1139 A Even Substrings

cf传送门:Even Substrings
vj传送门:Even Substrings

题目描述

You are given a string s=s1s2…sn of length n, which only contains digits 1, 2, ..., 9.

A substring s[l…r] of s is a string slsl+1sl+2…sr. A substring s[l…r] of s is called even if the number represented by it is even.

Find the number of even substrings of s. Note, that even if some substrings are equal as strings, but have different l and r, they are counted as different substrings.

Input
The first line contains an integer n (1≤n≤65000) — the length of the string s.

The second line contains a string s of length n. The string s consists only of digits 1, 2, ..., 9.

Output
Print the number of even substrings of s.

Examples
Input
4
1234
Output
6
Input
4
2244
Output
10
Note
In the first example, the [l,r] pairs corresponding to even substrings are:

s[1…2]
s[2…2]
s[1…4]
s[2…4]
s[3…4]
s[4…4]
In the second example, all 10 substrings of s are even substrings. Note, that while substrings s[1…1] and s[2…2] both define the substring "2", they are still counted as different substrings.

题意分析

这道题说实话直接看我真的看不懂,然后我借助翻译,,,发现还是看不懂。经过一段时间的挣扎和猜题意终于是看懂了这道题。
这道题就是输入一个字符串,让我们判断它的子串中偶数的个数,偶数指的就是把子串看成是整形的偶数。字符串的长度最大时65000,所以两重for是肯定不能用的,这时候就显现出了思维的重要性。如果这个字符串表示的数是偶数,那么它的最后一位一定是2或2的倍数。根据这一点就可以判断了。
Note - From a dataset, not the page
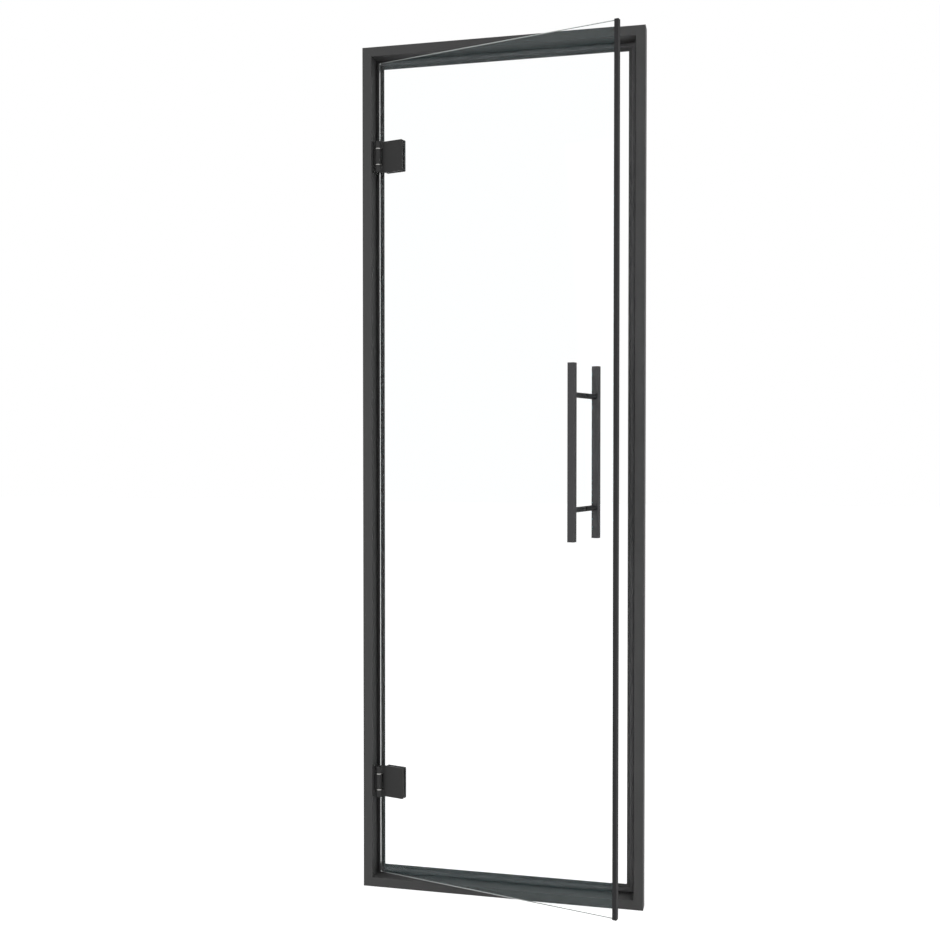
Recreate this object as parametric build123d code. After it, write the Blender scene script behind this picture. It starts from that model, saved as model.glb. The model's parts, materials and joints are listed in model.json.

具体看代码

代码实现

#include<iostream>
#include<string>
using namespace std;
int main()
{
    int n;
    string s,l;
    cin>>n>>s;
    int ans=0;
    for(int i=0;i<n;i++)
    {
        if((s[i]-'0')%2==0)
            ans+=(i+1);
    }
    cout<<ans<<endl;
    return 0;
}